> [Do this] Reproduce each of the lines word for word.

> [Data shown]
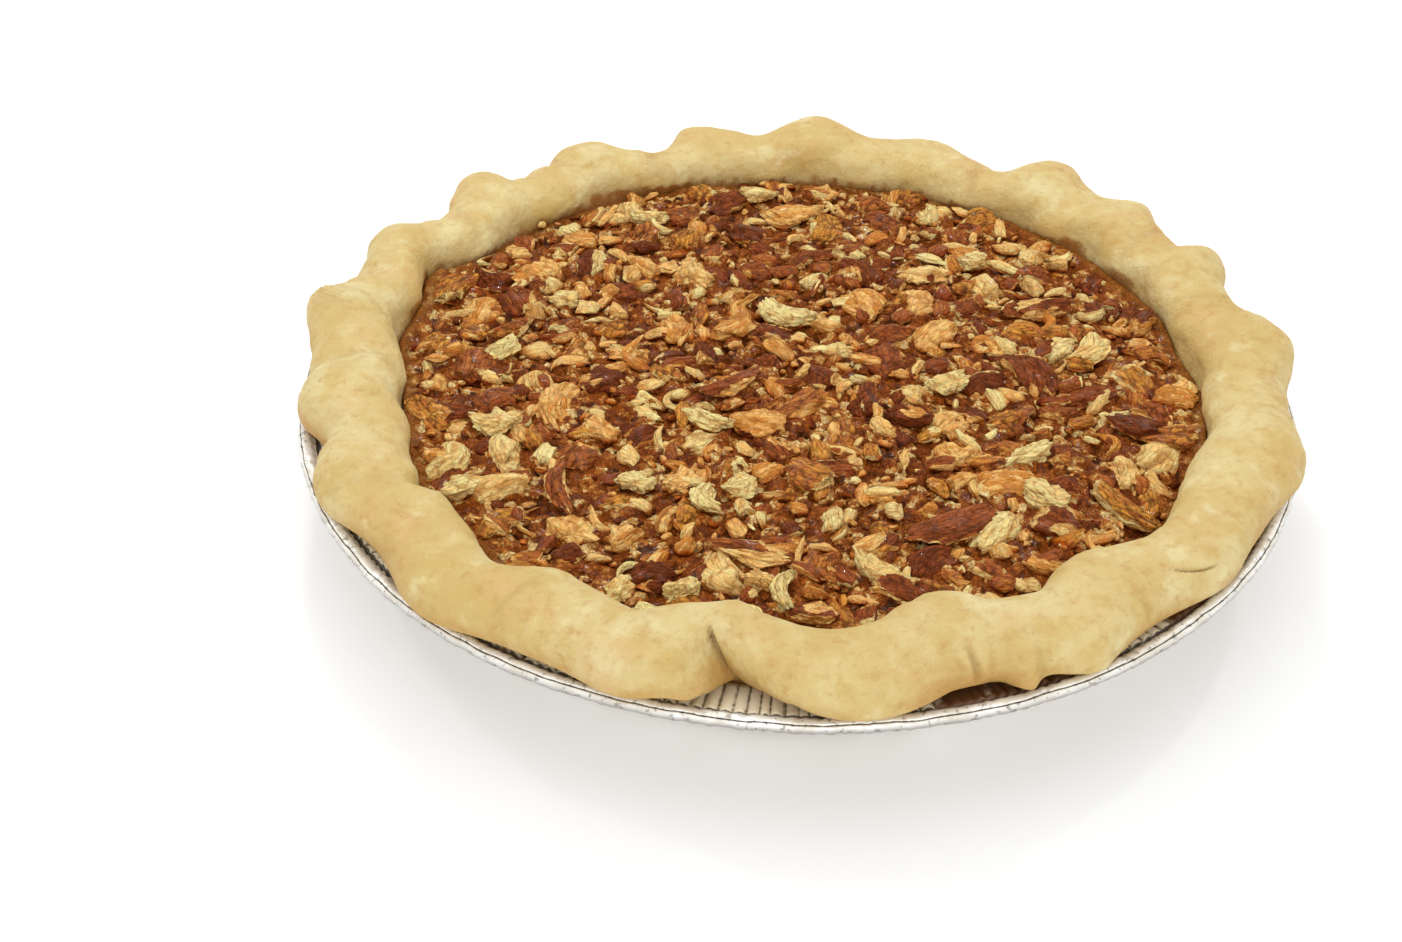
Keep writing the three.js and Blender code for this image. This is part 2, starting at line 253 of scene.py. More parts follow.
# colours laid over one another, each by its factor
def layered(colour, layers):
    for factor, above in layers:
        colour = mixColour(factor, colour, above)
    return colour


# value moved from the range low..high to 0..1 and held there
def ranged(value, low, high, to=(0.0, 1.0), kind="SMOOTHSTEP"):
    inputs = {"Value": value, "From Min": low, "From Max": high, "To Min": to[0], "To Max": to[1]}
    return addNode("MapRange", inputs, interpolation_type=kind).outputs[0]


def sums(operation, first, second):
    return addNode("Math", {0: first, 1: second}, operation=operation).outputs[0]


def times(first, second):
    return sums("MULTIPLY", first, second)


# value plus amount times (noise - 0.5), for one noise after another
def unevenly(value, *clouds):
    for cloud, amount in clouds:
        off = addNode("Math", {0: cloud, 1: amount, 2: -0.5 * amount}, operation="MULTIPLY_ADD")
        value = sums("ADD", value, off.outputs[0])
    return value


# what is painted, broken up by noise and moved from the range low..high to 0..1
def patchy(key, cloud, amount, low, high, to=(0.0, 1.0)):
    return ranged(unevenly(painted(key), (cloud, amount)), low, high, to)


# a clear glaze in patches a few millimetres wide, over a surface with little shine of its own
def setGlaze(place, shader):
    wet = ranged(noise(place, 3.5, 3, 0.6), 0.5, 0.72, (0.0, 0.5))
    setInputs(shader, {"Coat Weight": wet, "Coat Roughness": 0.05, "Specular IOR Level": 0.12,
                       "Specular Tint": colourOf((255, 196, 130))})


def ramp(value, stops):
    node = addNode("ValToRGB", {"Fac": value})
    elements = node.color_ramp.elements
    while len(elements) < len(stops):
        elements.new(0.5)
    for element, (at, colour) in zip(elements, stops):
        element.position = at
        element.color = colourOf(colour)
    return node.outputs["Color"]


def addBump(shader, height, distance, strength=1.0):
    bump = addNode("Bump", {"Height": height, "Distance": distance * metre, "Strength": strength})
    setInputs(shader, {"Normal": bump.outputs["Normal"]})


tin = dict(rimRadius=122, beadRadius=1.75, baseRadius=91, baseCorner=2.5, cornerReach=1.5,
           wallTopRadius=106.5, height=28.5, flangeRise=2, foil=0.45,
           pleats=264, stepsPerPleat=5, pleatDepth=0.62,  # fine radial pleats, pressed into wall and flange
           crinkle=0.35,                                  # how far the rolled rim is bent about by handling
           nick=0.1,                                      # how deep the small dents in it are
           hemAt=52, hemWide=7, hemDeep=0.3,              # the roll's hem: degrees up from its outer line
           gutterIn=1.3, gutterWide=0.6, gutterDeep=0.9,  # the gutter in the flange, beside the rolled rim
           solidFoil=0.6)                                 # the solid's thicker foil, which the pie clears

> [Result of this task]
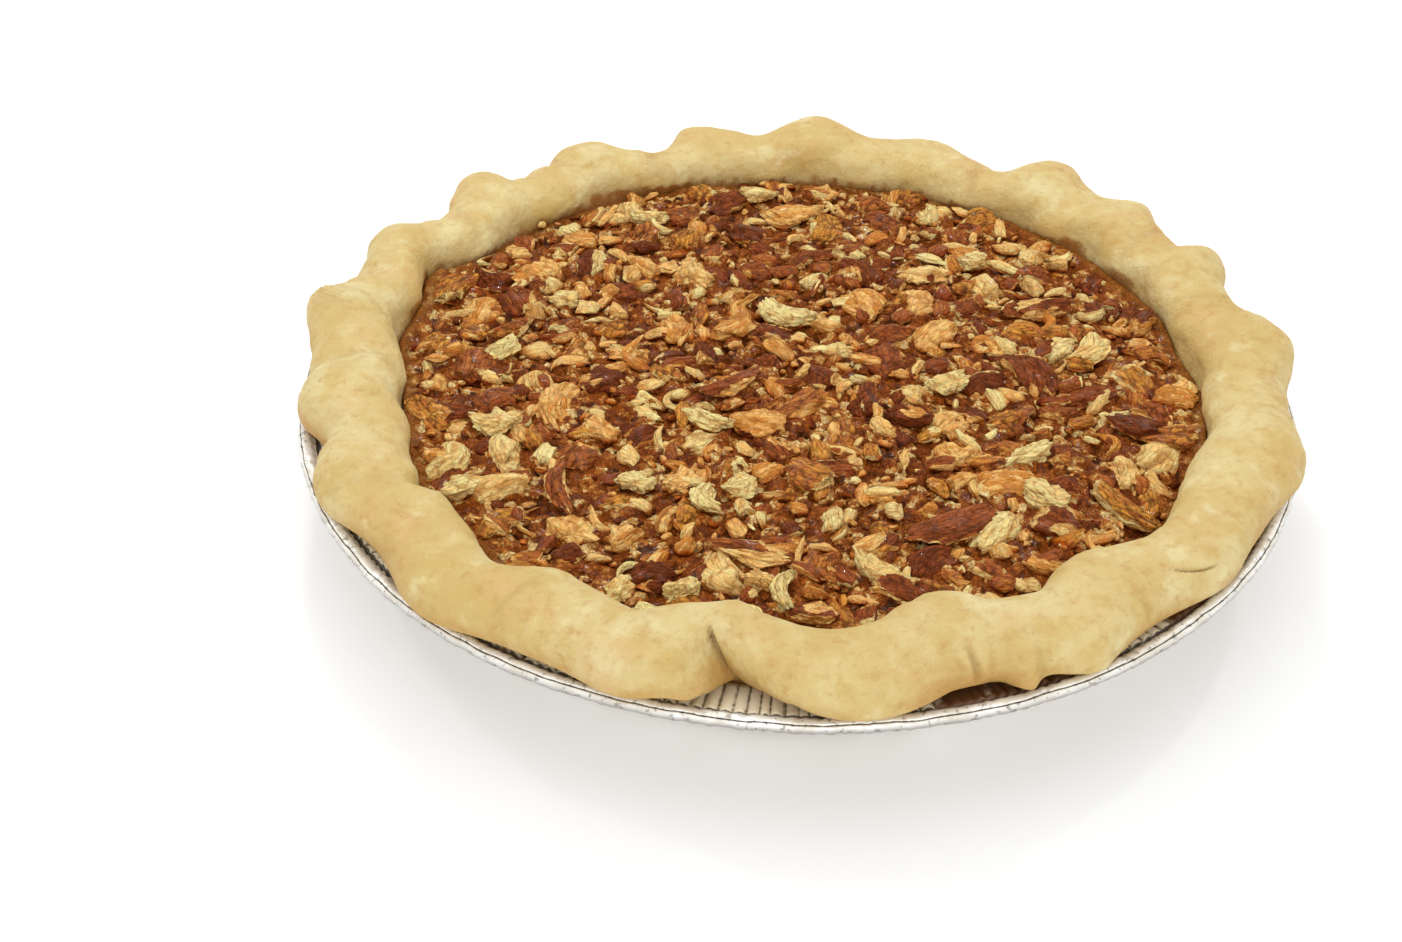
Keep writing the three.js and Blender code for this image. This is part 2, starting at line 253 of scene.py. More parts follow.
# colours laid over one another, each by its factor
def layered(colour, layers):
    for factor, above in layers:
        colour = mixColour(factor, colour, above)
    return colour


# value moved from the range low..high to 0..1 and held there
def ranged(value, low, high, to=(0.0, 1.0), kind="SMOOTHSTEP"):
    inputs = {"Value": value, "From Min": low, "From Max": high, "To Min": to[0], "To Max": to[1]}
    return addNode("MapRange", inputs, interpolation_type=kind).outputs[0]


def sums(operation, first, second):
    return addNode("Math", {0: first, 1: second}, operation=operation).outputs[0]


def times(first, second):
    return sums("MULTIPLY", first, second)


# value plus amount times (noise - 0.5), for one noise after another
def unevenly(value, *clouds):
    for cloud, amount in clouds:
        off = addNode("Math", {0: cloud, 1: amount, 2: -0.5 * amount}, operation="MULTIPLY_ADD")
        value = sums("ADD", value, off.outputs[0])
    return value


# what is painted, broken up by noise and moved from the range low..high to 0..1
def patchy(key, cloud, amount, low, high, to=(0.0, 1.0)):
    return ranged(unevenly(painted(key), (cloud, amount)), low, high, to)


# a clear glaze in patches a few millimetres wide, over a surface with little shine of its own
def setGlaze(place, shader):
    wet = ranged(noise(place, 3.5, 3, 0.6), 0.5, 0.72, (0.0, 0.5))
    setInputs(shader, {"Coat Weight": wet, "Coat Roughness": 0.05, "Specular IOR Level": 0.12,
                       "Specular Tint": colourOf((255, 196, 130))})


def ramp(value, stops):
    node = addNode("ValToRGB", {"Fac": value})
    elements = node.color_ramp.elements
    while len(elements) < len(stops):
        elements.new(0.5)
    for element, (at, colour) in zip(elements, stops):
        element.position = at
        element.color = colourOf(colour)
    return node.outputs["Color"]


def addBump(shader, height, distance, strength=1.0):
    bump = addNode("Bump", {"Height": height, "Distance": distance * metre, "Strength": strength})
    setInputs(shader, {"Normal": bump.outputs["Normal"]})


tin = dict(rimRadius=122, beadRadius=1.75, baseRadius=91, baseCorner=2.5, cornerReach=1.5,
           wallTopRadius=106.5, height=28.5, flangeRise=2, foil=0.45,
           pleats=264, stepsPerPleat=5, pleatDepth=0.62,  # fine radial pleats, pressed into wall and flange
           crinkle=0.35,                                  # how far the rolled rim is bent about by handling
           nick=0.1,                                      # how deep the small dents in it are
           hemAt=52, hemWide=7, hemDeep=0.3,              # the roll's hem: degrees up from its outer line
           gutterIn=1.3, gutterWide=0.6, gutterDeep=0.9,  # the gutter in the flange, beside the rolled rim
           solidFoil=0.6)                                 # the solid's thicker foil, which the pie clears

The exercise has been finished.